As you hike to the site, there are a number of different petroglyphs to see on the rocks. These petroglyphs have amazingly survived the elements for nearly one thousand years and are still visible!
#19 White Mountains Area Ruins
Gila County, Arizona | Website
The town of Springerville, Arizona is home to both Casa Malpais Archaeological Park and the White Mountains Archaeological Center. At the White Mountains Archaeological Center, you can participate in an active dig site! The Raven Site Ruins is said to have been made up of eight hundred rooms and is currently being excavated.
#20 Apache Death Cave
2 Guns, Winslow, AZ 86047 | Website
In the beautiful town of Winslow, Arizona there is a series of natural caverns called the Apache Death Cave. These caves span several miles beneath the sandstone, and in which, many Native American Artifacts have been discovered.
This cave is surrounded by legends and myths, probably because it is in a ghost town. That being said, there are no tours of this cave. Enter at your own risk!

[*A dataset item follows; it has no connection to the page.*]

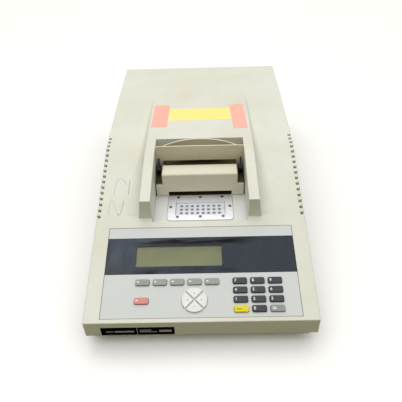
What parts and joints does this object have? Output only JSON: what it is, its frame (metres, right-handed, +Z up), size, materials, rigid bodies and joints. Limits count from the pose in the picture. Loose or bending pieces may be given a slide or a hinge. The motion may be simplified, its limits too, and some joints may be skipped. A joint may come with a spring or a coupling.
{
  "type": "thermal cycler",
  "caption": "Bench-top thermal cycler with a sloping keypad and display panel, a tube block and a sliding heated lid with a bail lever.",
  "frame": {"origin": "on the bench under the middle of the housing", "axes": "+Z up, +Y from the front lip to the rear panel, +X to the user's right"},
  "size_m": [0.326, 0.607, 0.1523],
  "materials": {
    "cream_plastic": "fine moulded texture, semi-matt",
    "tan_plastic": "fine moulded texture, semi-matt",
    "grey_paint": "powder coat on sheet steel",
    "white_paint": "smooth light paint on aluminium sheet",
    "black_rubber": "matt",
    "zinc_steel": "zinc plated",
    "dark_screw": "black oxide, worn bright",
    "dark_steel": "blackened",
    "black_label": "printed film, blank",
    "red_tape": "paper marking tape",
    "yellow_tape": "paper marking tape",
    "silver_plate": "satin anodised",
    "block_silver": "machined, satin",
    "bare_aluminium": "extruded, bare",
    "white_ceramic": "alumina ceramic",
    "panel_grey": "printed film, fine texture",
    "dark_gloss": "tinted acrylic",
    "clear_window": "clear",
    "lcd_green": "grey-green display glass",
    "green_board": "solder mask",
    "black_plastic": "moulded",
    "grey_key": "moulded",
    "red_key": "moulded",
    "white_key": "moulded",
    "charcoal_key": "moulded",
    "yellow_key": "moulded",
    "pale_key": "moulded"
  },
  "bodies": {
    "chassis": {"base_pan": "grey_paint", "block_frame": "silver_plate", "block_frame_screws": "dark_screw", "case_screws": "zinc_steel", "channel_floor": "white_paint", "display_strip": "dark_gloss", "fan_frame": "black_plastic", "fan_guard": "zinc_steel", "fuse_drawer": "black_plastic", "guide_rails": "zinc_steel", "heat_sink": "bare_aluminium", "keypad_board": "green_board", "lcd_module": "lcd_green", "lcd_window": "clear_window", "main_board": "green_board", "name_plate": "black_label", "panel_overlay": "panel_grey", "power_inlet": "black_plastic", "power_supply": "grey_paint", "rear_panel": "grey_paint", "red_tapes": "red_tape", "rubber_feet": "black_rubber", "sample_block": "block_silver", "serial_port": "zinc_steel", "switch_bezel": "black_plastic", "thermoelectric_modules": "white_ceramic", "top_cover": "cream_plastic", "yellow_tape": "yellow_tape"},
    "lid": {"lid_housing": "tan_plastic", "lid_runners": "black_plastic", "lid_frame": "zinc_steel", "platen_springs": "zinc_steel", "lever_pins": "zinc_steel"},
    "platen": {"heated_platen": "bare_aluminium"},
    "lever": {"lid_lever": "tan_plastic", "lever_links": "dark_steel"},
    "rocker": {"power_switch": "black_plastic"},
    "fan": {"fan_rotor": "black_plastic"},
    "soft_key_1_body": {"soft_key_1": "grey_key"},
    "soft_key_2_body": {"soft_key_2": "grey_key"},
    "soft_key_3_body": {"soft_key_3": "grey_key"},
    "soft_key_4_body": {"soft_key_4": "grey_key"},
    "soft_key_5_body": {"soft_key_5": "grey_key"},
    "stop_key_body": {"stop_key": "red_key"},
    "clear_key_body": {"clear_key": "yellow_key"},
    "enter_key_body": {"enter_key": "pale_key"},
    "key_0_body": {"key_0": "charcoal_key"},
    "key_1_body": {"key_1": "charcoal_key"},
    "key_2_body": {"key_2": "charcoal_key"},
    "key_3_body": {"key_3": "charcoal_key"},
    "key_4_body": {"key_4": "charcoal_key"},
    "key_5_body": {"key_5": "charcoal_key"},
    "key_6_body": {"key_6": "charcoal_key"},
    "key_7_body": {"key_7": "charcoal_key"},
    "key_8_body": {"key_8": "charcoal_key"},
    "key_9_body": {"key_9": "charcoal_key"},
    "arrow_up_body": {"arrow_up": "white_key"},
    "arrow_down_body": {"arrow_down": "white_key"},
    "arrow_left_body": {"arrow_left": "white_key"},
    "arrow_right_body": {"arrow_right": "white_key"}
  },
  "joints": [
    {"name": "lid_slide", "type": "slide", "parent": "chassis", "child": "lid", "axis": [0, -1, 0], "range_m": [0, 0.07]},
    {"name": "lever_hinge", "type": "hinge", "parent": "lid", "child": "lever", "pos_m": [0, -0.0378, 0.115], "axis": [1, 0, 0], "range_deg": [0, 90]},
    {"name": "platen_press", "type": "slide", "parent": "lid", "child": "platen", "axis": [0, 0, -1], "range_m": [0, 0.0031]},
    {"name": "rocker_tip", "type": "hinge", "parent": "chassis", "child": "rocker", "pos_m": [-0.095, 0.2955, 0.098], "axis": [1, 0, 0], "range_deg": [-14, 0]},
    {"name": "fan_spin", "type": "hinge", "parent": "chassis", "child": "fan", "pos_m": [0.06, 0.287, 0.077], "axis": [0, 1, 0], "continuous": true},
    {"name": "soft_key_1_press", "type": "slide", "parent": "chassis", "child": "soft_key_1_body", "axis": [0, 0.2856, -0.9584], "range_m": [0, 0.0008], "stiffness_N_per_m": 600, "springref_m": -0.0006},
    {"name": "soft_key_2_press", "type": "slide", "parent": "chassis", "child": "soft_key_2_body", "axis": [0, 0.2856, -0.9584], "range_m": [0, 0.0008], "stiffness_N_per_m": 600, "springref_m": -0.0006},
    {"name": "soft_key_3_press", "type": "slide", "parent": "chassis", "child": "soft_key_3_body", "axis": [0, 0.2856, -0.9584], "range_m": [0, 0.0008], "stiffness_N_per_m": 600, "springref_m": -0.0006},
    {"name": "soft_key_4_press", "type": "slide", "parent": "chassis", "child": "soft_key_4_body", "axis": [0, 0.2856, -0.9584], "range_m": [0, 0.0008], "stiffness_N_per_m": 600, "springref_m": -0.0006},
    {"name": "soft_key_5_press", "type": "slide", "parent": "chassis", "child": "soft_key_5_body", "axis": [0, 0.2856, -0.9584], "range_m": [0, 0.0008], "stiffness_N_per_m": 600, "springref_m": -0.0006},
    {"name": "stop_key_press", "type": "slide", "parent": "chassis", "child": "stop_key_body", "axis": [0, 0.2856, -0.9584], "range_m": [0, 0.0008], "stiffness_N_per_m": 600, "springref_m": -0.0006},
    {"name": "clear_key_press", "type": "slide", "parent": "chassis", "child": "clear_key_body", "axis": [0, 0.2856, -0.9584], "range_m": [0, 0.0008], "stiffness_N_per_m": 600, "springref_m": -0.0006},
    {"name": "enter_key_press", "type": "slide", "parent": "chassis", "child": "enter_key_body", "axis": [0, 0.2856, -0.9584], "range_m": [0, 0.0008], "stiffness_N_per_m": 600, "springref_m": -0.0006},
    {"name": "key_0_press", "type": "slide", "parent": "chassis", "child": "key_0_body", "axis": [0, 0.2856, -0.9584], "range_m": [0, 0.0008], "stiffness_N_per_m": 600, "springref_m": -0.0006},
    {"name": "key_1_press", "type": "slide", "parent": "chassis", "child": "key_1_body", "axis": [0, 0.2856, -0.9584], "range_m": [0, 0.0008], "stiffness_N_per_m": 600, "springref_m": -0.0006},
    {"name": "key_2_press", "type": "slide", "parent": "chassis", "child": "key_2_body", "axis": [0, 0.2856, -0.9584], "range_m": [0, 0.0008], "stiffness_N_per_m": 600, "springref_m": -0.0006},
    {"name": "key_3_press", "type": "slide", "parent": "chassis", "child": "key_3_body", "axis": [0, 0.2856, -0.9584], "range_m": [0, 0.0008], "stiffness_N_per_m": 600, "springref_m": -0.0006},
    {"name": "key_4_press", "type": "slide", "parent": "chassis", "child": "key_4_body", "axis": [0, 0.2856, -0.9584], "range_m": [0, 0.0008], "stiffness_N_per_m": 600, "springref_m": -0.0006},
    {"name": "key_5_press", "type": "slide", "parent": "chassis", "child": "key_5_body", "axis": [0, 0.2856, -0.9584], "range_m": [0, 0.0008], "stiffness_N_per_m": 600, "springref_m": -0.0006},
    {"name": "key_6_press", "type": "slide", "parent": "chassis", "child": "key_6_body", "axis": [0, 0.2856, -0.9584], "range_m": [0, 0.0008], "stiffness_N_per_m": 600, "springref_m": -0.0006},
    {"name": "key_7_press", "type": "slide", "parent": "chassis", "child": "key_7_body", "axis": [0, 0.2856, -0.9584], "range_m": [0, 0.0008], "stiffness_N_per_m": 600, "springref_m": -0.0006},
    {"name": "key_8_press", "type": "slide", "parent": "chassis", "child": "key_8_body", "axis": [0, 0.2856, -0.9584], "range_m": [0, 0.0008], "stiffness_N_per_m": 600, "springref_m": -0.0006},
    {"name": "key_9_press", "type": "slide", "parent": "chassis", "child": "key_9_body", "axis": [0, 0.2856, -0.9584], "range_m": [0, 0.0008], "stiffness_N_per_m": 600, "springref_m": -0.0006},
    {"name": "arrow_up_press", "type": "slide", "parent": "chassis", "child": "arrow_up_body", "axis": [0, 0.2856, -0.9584], "range_m": [0, 0.0008], "stiffness_N_per_m": 600, "springref_m": -0.0006},
    {"name": "arrow_down_press", "type": "slide", "parent": "chassis", "child": "arrow_down_body", "axis": [0, 0.2856, -0.9584], "range_m": [0, 0.0008], "stiffness_N_per_m": 600, "springref_m": -0.0006},
    {"name": "arrow_left_press", "type": "slide", "parent": "chassis", "child": "arrow_left_body", "axis": [0, 0.2856, -0.9584], "range_m": [0, 0.0008], "stiffness_N_per_m": 600, "springref_m": -0.0006},
    {"name": "arrow_right_press", "type": "slide", "parent": "chassis", "child": "arrow_right_body", "axis": [0, 0.2856, -0.9584], "range_m": [0, 0.0008], "stiffness_N_per_m": 600, "springref_m": -0.0006}
  ],
  "couplings": [
    {"joint": "platen_press", "follows": "lever_hinge", "m_per_rad": 0.0019099}
  ]
}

There is no shortage of rattlesnakes to be found in the caves of Arizona, especially the ones that are not frequently traveled by humans!
#21 Sierra Ancha National Wilderness
Gila County, AZ | Website
Come tour the cliff dwellings at Sierra Ancha National Wilderness in Young, Arizona. These dwellings were constructed of slabs of stone, and also bricks laid in mortar, and floors and roofs made from heavy timbers and grass and limbs covered by mud.
They are truly an architectural marvel. There are many hiking trails to enjoy at the park, as well as camping and fishing!